The data must be written out once more, precisely as given.

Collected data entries
"""
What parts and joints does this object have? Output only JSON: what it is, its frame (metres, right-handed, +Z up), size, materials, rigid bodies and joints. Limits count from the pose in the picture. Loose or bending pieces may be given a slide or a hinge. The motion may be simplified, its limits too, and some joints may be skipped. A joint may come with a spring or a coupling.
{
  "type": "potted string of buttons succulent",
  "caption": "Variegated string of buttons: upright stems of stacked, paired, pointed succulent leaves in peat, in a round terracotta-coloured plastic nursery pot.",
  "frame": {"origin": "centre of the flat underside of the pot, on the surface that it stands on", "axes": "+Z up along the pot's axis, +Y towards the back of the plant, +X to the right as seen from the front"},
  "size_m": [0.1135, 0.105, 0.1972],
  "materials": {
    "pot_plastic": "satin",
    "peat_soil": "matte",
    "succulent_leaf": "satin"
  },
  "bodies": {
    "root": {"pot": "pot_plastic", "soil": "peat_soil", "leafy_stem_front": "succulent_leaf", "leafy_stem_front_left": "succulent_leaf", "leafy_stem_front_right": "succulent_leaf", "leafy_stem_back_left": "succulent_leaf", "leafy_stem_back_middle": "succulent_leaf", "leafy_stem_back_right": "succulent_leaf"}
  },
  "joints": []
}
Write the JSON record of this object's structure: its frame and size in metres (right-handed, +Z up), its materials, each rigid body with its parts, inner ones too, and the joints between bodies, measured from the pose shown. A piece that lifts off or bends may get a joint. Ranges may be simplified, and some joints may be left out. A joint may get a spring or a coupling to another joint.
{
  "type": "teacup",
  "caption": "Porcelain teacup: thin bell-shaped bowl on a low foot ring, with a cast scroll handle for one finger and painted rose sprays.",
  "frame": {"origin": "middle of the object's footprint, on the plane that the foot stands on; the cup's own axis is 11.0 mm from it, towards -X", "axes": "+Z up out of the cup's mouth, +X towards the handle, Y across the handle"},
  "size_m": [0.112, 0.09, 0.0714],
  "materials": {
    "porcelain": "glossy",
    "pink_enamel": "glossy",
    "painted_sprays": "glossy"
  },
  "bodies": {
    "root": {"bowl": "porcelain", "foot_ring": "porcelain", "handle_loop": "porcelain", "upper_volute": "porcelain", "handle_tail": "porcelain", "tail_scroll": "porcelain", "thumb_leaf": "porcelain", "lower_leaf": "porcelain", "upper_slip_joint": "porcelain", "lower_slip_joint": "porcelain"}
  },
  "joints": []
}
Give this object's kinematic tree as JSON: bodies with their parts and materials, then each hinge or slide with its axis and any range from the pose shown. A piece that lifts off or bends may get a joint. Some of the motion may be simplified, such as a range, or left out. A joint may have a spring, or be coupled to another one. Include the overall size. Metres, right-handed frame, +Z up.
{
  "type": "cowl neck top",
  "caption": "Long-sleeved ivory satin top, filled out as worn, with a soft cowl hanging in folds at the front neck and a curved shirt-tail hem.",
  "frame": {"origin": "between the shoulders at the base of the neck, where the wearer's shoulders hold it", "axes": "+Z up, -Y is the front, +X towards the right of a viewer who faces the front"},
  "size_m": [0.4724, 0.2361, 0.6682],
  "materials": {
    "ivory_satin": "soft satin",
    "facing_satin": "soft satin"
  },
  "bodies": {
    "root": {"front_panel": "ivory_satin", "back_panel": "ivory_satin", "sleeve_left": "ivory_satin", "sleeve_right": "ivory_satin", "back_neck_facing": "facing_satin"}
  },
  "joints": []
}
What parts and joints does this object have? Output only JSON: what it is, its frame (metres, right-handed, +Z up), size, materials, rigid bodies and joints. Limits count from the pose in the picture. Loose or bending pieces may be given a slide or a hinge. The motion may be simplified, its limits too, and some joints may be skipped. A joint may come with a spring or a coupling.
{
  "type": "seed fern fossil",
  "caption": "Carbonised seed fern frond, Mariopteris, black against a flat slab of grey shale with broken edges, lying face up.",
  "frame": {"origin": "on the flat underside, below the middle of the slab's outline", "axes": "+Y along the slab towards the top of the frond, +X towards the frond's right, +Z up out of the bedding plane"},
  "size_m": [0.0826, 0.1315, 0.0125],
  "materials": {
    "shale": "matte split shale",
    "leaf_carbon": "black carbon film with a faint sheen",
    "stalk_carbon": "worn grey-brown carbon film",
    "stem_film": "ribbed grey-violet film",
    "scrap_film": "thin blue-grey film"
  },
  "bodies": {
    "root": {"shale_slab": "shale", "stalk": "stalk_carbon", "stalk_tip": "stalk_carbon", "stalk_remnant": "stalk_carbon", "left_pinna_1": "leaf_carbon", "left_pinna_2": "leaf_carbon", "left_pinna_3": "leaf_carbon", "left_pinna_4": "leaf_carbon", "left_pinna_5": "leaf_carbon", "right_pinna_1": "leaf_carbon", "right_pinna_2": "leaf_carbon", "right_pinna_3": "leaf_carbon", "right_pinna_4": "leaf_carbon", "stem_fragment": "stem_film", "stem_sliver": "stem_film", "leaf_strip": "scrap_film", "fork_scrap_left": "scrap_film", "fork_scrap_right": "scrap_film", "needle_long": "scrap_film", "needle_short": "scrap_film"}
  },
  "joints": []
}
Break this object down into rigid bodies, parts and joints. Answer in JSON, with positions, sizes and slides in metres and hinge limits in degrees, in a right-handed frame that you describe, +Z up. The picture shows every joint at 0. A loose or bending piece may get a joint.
"""
# [CORRECT ANSWER]
What parts and joints does this object have? Output only JSON: what it is, its frame (metres, right-handed, +Z up), size, materials, rigid bodies and joints. Limits count from the pose in the picture. Loose or bending pieces may be given a slide or a hinge. The motion may be simplified, its limits too, and some joints may be skipped. A joint may come with a spring or a coupling.
{
  "type": "potted string of buttons succulent",
  "caption": "Variegated string of buttons: upright stems of stacked, paired, pointed succulent leaves in peat, in a round terracotta-coloured plastic nursery pot.",
  "frame": {"origin": "centre of the flat underside of the pot, on the surface that it stands on", "axes": "+Z up along the pot's axis, +Y towards the back of the plant, +X to the right as seen from the front"},
  "size_m": [0.1135, 0.105, 0.1972],
  "materials": {
    "pot_plastic": "satin",
    "peat_soil": "matte",
    "succulent_leaf": "satin"
  },
  "bodies": {
    "root": {"pot": "pot_plastic", "soil": "peat_soil", "leafy_stem_front": "succulent_leaf", "leafy_stem_front_left": "succulent_leaf", "leafy_stem_front_right": "succulent_leaf", "leafy_stem_back_left": "succulent_leaf", "leafy_stem_back_middle": "succulent_leaf", "leafy_stem_back_right": "succulent_leaf"}
  },
  "joints": []
}
Write the JSON record of this object's structure: its frame and size in metres (right-handed, +Z up), its materials, each rigid body with its parts, inner ones too, and the joints between bodies, measured from the pose shown. A piece that lifts off or bends may get a joint. Ranges may be simplified, and some joints may be left out. A joint may get a spring or a coupling to another joint.
{
  "type": "teacup",
  "caption": "Porcelain teacup: thin bell-shaped bowl on a low foot ring, with a cast scroll handle for one finger and painted rose sprays.",
  "frame": {"origin": "middle of the object's footprint, on the plane that the foot stands on; the cup's own axis is 11.0 mm from it, towards -X", "axes": "+Z up out of the cup's mouth, +X towards the handle, Y across the handle"},
  "size_m": [0.112, 0.09, 0.0714],
  "materials": {
    "porcelain": "glossy",
    "pink_enamel": "glossy",
    "painted_sprays": "glossy"
  },
  "bodies": {
    "root": {"bowl": "porcelain", "foot_ring": "porcelain", "handle_loop": "porcelain", "upper_volute": "porcelain", "handle_tail": "porcelain", "tail_scroll": "porcelain", "thumb_leaf": "porcelain", "lower_leaf": "porcelain", "upper_slip_joint": "porcelain", "lower_slip_joint": "porcelain"}
  },
  "joints": []
}
Give this object's kinematic tree as JSON: bodies with their parts and materials, then each hinge or slide with its axis and any range from the pose shown. A piece that lifts off or bends may get a joint. Some of the motion may be simplified, such as a range, or left out. A joint may have a spring, or be coupled to another one. Include the overall size. Metres, right-handed frame, +Z up.
{
  "type": "cowl neck top",
  "caption": "Long-sleeved ivory satin top, filled out as worn, with a soft cowl hanging in folds at the front neck and a curved shirt-tail hem.",
  "frame": {"origin": "between the shoulders at the base of the neck, where the wearer's shoulders hold it", "axes": "+Z up, -Y is the front, +X towards the right of a viewer who faces the front"},
  "size_m": [0.4724, 0.2361, 0.6682],
  "materials": {
    "ivory_satin": "soft satin",
    "facing_satin": "soft satin"
  },
  "bodies": {
    "root": {"front_panel": "ivory_satin", "back_panel": "ivory_satin", "sleeve_left": "ivory_satin", "sleeve_right": "ivory_satin", "back_neck_facing": "facing_satin"}
  },
  "joints": []
}
What parts and joints does this object have? Output only JSON: what it is, its frame (metres, right-handed, +Z up), size, materials, rigid bodies and joints. Limits count from the pose in the picture. Loose or bending pieces may be given a slide or a hinge. The motion may be simplified, its limits too, and some joints may be skipped. A joint may come with a spring or a coupling.
{
  "type": "seed fern fossil",
  "caption": "Carbonised seed fern frond, Mariopteris, black against a flat slab of grey shale with broken edges, lying face up.",
  "frame": {"origin": "on the flat underside, below the middle of the slab's outline", "axes": "+Y along the slab towards the top of the frond, +X towards the frond's right, +Z up out of the bedding plane"},
  "size_m": [0.0826, 0.1315, 0.0125],
  "materials": {
    "shale": "matte split shale",
    "leaf_carbon": "black carbon film with a faint sheen",
    "stalk_carbon": "worn grey-brown carbon film",
    "stem_film": "ribbed grey-violet film",
    "scrap_film": "thin blue-grey film"
  },
  "bodies": {
    "root": {"shale_slab": "shale", "stalk": "stalk_carbon", "stalk_tip": "stalk_carbon", "stalk_remnant": "stalk_carbon", "left_pinna_1": "leaf_carbon", "left_pinna_2": "leaf_carbon", "left_pinna_3": "leaf_carbon", "left_pinna_4": "leaf_carbon", "left_pinna_5": "leaf_carbon", "right_pinna_1": "leaf_carbon", "right_pinna_2": "leaf_carbon", "right_pinna_3": "leaf_carbon", "right_pinna_4": "leaf_carbon", "stem_fragment": "stem_film", "stem_sliver": "stem_film", "leaf_strip": "scrap_film", "fork_scrap_left": "scrap_film", "fork_scrap_right": "scrap_film", "needle_long": "scrap_film", "needle_short": "scrap_film"}
  },
  "joints": []
}
Break this object down into rigid bodies, parts and joints. Answer in JSON, with positions, sizes and slides in metres and hinge limits in degrees, in a right-handed frame that you describe, +Z up. The picture shows every joint at 0. A loose or bending piece may get a joint.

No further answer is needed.